DATA EXCERPT
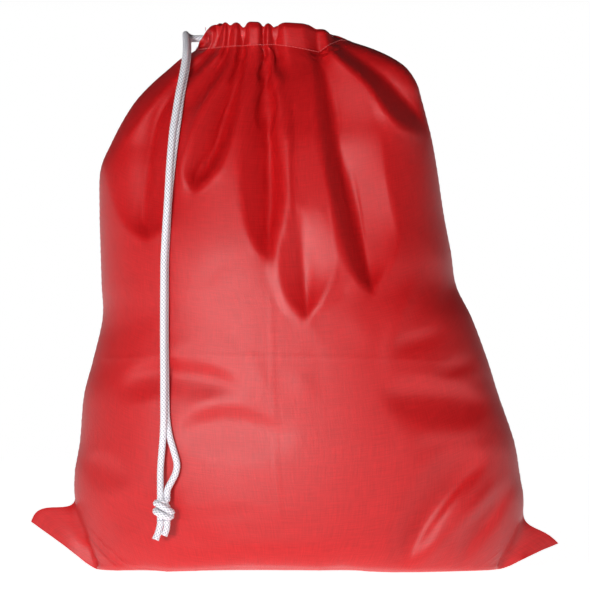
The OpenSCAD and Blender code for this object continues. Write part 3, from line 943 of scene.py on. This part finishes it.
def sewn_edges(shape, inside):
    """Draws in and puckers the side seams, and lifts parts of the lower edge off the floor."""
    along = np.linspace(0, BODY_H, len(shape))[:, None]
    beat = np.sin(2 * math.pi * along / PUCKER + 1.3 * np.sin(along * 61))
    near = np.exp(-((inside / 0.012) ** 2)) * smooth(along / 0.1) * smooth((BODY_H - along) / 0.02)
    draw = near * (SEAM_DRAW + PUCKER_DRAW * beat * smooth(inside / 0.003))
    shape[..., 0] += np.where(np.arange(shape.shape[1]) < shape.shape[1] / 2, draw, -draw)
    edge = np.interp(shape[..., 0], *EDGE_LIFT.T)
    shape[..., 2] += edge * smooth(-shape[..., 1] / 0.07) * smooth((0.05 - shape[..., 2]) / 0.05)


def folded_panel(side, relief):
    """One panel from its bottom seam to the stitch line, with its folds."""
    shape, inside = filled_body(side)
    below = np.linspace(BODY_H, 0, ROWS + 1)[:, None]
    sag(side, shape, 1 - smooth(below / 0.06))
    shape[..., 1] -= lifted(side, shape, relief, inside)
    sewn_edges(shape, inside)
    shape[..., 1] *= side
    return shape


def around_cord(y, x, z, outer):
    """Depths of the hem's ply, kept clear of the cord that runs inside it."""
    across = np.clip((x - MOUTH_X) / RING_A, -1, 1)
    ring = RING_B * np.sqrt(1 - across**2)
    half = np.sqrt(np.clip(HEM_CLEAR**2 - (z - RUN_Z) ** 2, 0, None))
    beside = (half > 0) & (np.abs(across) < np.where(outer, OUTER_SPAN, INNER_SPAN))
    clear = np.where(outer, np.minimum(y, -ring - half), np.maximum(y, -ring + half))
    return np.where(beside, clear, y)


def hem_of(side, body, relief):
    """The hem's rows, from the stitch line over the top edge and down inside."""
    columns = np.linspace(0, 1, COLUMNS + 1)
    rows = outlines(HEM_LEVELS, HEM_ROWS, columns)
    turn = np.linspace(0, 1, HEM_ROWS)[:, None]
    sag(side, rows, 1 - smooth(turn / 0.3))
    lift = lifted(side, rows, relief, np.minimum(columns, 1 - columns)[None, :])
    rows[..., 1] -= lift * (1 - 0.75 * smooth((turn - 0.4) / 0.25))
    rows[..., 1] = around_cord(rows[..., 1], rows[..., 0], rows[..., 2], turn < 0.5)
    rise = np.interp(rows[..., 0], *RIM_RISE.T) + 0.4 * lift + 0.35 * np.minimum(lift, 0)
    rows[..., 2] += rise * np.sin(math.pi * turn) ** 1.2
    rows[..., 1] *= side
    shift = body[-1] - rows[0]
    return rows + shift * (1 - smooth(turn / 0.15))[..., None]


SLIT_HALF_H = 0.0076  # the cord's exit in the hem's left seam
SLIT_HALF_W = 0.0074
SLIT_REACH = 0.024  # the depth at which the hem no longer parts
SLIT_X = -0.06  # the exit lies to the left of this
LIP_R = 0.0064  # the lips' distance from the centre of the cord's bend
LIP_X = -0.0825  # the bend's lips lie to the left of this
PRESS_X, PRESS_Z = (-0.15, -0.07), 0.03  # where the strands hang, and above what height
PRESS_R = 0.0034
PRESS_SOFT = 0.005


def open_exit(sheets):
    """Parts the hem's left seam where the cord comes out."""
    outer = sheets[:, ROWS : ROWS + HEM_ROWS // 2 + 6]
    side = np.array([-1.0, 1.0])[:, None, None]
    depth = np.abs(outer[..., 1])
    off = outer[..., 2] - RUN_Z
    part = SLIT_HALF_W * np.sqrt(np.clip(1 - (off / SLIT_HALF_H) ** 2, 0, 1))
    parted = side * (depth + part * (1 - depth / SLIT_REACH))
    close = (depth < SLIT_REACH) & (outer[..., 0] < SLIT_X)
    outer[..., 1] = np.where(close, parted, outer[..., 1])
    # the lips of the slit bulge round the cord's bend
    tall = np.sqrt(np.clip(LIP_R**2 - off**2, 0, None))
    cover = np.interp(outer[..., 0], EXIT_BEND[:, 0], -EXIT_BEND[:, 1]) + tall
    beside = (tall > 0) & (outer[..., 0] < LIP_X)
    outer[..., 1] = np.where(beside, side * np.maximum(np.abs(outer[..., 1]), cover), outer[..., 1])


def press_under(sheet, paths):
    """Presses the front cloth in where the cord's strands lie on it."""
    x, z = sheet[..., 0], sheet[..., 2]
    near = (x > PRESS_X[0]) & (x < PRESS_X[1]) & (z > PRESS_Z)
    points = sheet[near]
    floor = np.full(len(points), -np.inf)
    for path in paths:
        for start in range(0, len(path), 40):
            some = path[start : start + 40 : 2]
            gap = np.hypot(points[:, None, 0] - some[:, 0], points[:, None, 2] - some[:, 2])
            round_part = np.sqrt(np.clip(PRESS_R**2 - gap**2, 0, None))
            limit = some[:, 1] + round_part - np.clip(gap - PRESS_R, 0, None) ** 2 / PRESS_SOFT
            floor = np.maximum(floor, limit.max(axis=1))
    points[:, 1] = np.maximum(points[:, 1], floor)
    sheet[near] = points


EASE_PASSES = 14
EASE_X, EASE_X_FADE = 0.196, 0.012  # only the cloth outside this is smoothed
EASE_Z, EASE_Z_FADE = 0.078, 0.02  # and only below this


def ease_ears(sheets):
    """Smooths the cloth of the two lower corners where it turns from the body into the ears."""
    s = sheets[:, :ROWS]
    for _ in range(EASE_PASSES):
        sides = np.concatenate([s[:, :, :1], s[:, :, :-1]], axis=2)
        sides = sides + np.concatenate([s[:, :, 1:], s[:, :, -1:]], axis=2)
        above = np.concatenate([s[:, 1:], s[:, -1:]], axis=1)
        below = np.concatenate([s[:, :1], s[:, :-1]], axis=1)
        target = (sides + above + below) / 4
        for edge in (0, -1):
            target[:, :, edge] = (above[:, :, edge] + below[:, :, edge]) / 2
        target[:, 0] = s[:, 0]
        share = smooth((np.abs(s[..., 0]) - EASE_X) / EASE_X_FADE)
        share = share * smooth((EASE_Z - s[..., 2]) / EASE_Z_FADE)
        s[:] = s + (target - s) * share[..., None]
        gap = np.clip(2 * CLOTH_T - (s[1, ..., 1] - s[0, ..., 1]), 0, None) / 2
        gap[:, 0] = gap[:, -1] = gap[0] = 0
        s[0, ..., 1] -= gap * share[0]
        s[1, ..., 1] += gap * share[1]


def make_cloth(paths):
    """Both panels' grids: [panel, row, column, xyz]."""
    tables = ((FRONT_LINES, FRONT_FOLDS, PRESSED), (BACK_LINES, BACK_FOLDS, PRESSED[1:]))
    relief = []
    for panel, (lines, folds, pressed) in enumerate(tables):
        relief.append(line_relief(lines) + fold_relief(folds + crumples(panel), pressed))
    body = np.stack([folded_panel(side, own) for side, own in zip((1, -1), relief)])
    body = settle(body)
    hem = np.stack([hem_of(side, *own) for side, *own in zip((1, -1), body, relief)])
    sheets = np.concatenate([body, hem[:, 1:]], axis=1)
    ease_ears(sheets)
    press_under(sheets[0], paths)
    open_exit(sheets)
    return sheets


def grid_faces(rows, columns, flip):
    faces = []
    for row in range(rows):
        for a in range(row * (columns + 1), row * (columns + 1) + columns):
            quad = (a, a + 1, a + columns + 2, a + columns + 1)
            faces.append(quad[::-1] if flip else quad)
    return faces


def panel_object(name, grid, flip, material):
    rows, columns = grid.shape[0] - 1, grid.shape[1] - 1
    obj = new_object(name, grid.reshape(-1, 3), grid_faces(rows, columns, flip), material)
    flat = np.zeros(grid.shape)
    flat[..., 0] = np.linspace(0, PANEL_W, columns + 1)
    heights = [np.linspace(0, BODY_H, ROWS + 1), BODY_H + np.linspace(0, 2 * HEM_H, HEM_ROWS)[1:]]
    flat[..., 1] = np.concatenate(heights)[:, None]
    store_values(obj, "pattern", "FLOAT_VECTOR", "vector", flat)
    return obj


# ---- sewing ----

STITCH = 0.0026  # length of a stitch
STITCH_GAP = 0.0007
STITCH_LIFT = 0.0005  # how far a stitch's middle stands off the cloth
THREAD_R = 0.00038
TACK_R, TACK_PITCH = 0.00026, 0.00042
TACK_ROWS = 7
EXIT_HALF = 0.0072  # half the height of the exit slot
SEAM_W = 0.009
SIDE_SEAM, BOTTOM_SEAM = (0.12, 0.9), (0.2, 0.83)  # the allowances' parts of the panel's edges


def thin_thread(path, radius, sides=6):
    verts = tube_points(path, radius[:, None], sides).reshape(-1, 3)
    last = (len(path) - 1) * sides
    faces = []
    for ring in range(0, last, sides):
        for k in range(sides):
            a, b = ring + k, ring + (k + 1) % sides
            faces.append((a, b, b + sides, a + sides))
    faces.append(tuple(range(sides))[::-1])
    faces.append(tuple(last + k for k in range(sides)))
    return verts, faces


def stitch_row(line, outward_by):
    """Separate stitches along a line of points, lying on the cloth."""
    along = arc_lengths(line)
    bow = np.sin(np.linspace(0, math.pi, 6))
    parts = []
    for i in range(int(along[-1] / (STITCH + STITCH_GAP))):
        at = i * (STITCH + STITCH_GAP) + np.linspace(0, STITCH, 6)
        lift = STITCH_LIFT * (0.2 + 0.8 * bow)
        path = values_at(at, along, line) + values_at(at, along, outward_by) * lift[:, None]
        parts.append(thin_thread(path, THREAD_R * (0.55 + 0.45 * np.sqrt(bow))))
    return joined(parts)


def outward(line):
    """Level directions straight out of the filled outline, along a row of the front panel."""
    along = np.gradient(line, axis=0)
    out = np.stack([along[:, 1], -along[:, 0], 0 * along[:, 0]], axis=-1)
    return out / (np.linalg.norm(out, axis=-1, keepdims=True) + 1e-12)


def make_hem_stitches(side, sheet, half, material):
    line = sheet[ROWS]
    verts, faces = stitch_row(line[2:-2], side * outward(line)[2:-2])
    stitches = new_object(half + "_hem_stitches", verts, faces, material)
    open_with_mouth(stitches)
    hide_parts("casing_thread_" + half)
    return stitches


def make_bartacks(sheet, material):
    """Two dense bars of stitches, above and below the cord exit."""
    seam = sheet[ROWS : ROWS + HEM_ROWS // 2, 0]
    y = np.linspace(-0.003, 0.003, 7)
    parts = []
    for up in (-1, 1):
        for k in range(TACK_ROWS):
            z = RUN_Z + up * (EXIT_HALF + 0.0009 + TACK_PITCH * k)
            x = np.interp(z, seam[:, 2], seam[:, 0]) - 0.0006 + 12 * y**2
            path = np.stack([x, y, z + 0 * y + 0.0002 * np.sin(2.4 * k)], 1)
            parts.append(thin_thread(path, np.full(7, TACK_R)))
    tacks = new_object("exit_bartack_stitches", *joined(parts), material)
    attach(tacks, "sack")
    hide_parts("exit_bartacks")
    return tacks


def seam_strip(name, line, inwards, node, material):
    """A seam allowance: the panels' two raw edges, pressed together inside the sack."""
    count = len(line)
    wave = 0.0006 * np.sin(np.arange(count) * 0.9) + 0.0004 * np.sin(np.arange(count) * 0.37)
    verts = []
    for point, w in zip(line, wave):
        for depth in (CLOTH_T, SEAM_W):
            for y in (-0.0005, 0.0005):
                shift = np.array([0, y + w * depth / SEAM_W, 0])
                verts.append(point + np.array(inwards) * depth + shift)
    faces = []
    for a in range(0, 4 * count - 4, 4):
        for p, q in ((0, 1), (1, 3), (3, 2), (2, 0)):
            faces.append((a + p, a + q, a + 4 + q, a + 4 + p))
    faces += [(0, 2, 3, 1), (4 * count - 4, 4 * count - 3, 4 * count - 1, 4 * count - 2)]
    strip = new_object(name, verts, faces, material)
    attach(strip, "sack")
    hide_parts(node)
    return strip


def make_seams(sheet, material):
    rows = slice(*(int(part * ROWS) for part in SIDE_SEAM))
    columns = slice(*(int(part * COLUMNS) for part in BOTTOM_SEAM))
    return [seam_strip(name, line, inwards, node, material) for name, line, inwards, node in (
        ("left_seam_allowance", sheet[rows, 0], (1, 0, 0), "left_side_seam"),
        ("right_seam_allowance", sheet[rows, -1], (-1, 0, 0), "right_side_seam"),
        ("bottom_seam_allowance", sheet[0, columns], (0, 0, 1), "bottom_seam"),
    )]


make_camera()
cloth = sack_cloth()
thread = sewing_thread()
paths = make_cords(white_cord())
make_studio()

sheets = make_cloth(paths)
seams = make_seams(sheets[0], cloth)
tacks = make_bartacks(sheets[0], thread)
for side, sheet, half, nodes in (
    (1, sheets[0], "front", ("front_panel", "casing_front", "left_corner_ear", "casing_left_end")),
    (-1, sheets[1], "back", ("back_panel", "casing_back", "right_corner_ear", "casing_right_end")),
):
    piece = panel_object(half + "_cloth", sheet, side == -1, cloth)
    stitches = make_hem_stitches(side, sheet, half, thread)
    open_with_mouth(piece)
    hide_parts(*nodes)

WHAT YOU ARE ASKED TO DO
Reprint the data above from the opening line to the line holding "return shape", inclusive, and nothing else.

EXERCISE RESPONSE
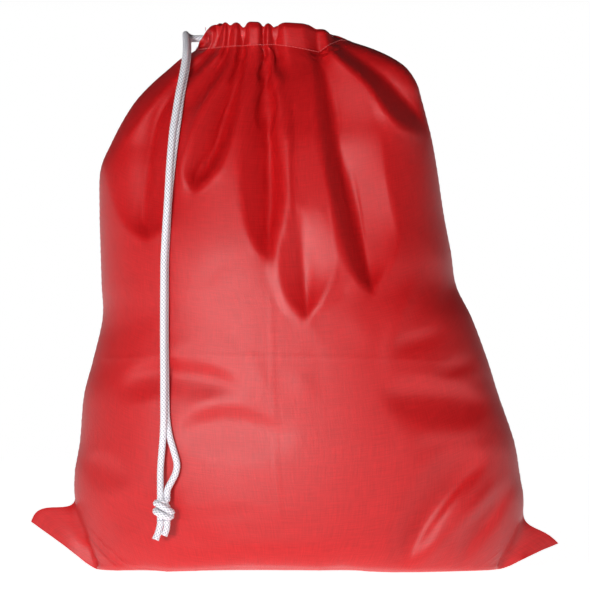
The OpenSCAD and Blender code for this object continues. Write part 3, from line 943 of scene.py on. This part finishes it.
def sewn_edges(shape, inside):
    """Draws in and puckers the side seams, and lifts parts of the lower edge off the floor."""
    along = np.linspace(0, BODY_H, len(shape))[:, None]
    beat = np.sin(2 * math.pi * along / PUCKER + 1.3 * np.sin(along * 61))
    near = np.exp(-((inside / 0.012) ** 2)) * smooth(along / 0.1) * smooth((BODY_H - along) / 0.02)
    draw = near * (SEAM_DRAW + PUCKER_DRAW * beat * smooth(inside / 0.003))
    shape[..., 0] += np.where(np.arange(shape.shape[1]) < shape.shape[1] / 2, draw, -draw)
    edge = np.interp(shape[..., 0], *EDGE_LIFT.T)
    shape[..., 2] += edge * smooth(-shape[..., 1] / 0.07) * smooth((0.05 - shape[..., 2]) / 0.05)


def folded_panel(side, relief):
    """One panel from its bottom seam to the stitch line, with its folds."""
    shape, inside = filled_body(side)
    below = np.linspace(BODY_H, 0, ROWS + 1)[:, None]
    sag(side, shape, 1 - smooth(below / 0.06))
    shape[..., 1] -= lifted(side, shape, relief, inside)
    sewn_edges(shape, inside)
    shape[..., 1] *= side
    return shape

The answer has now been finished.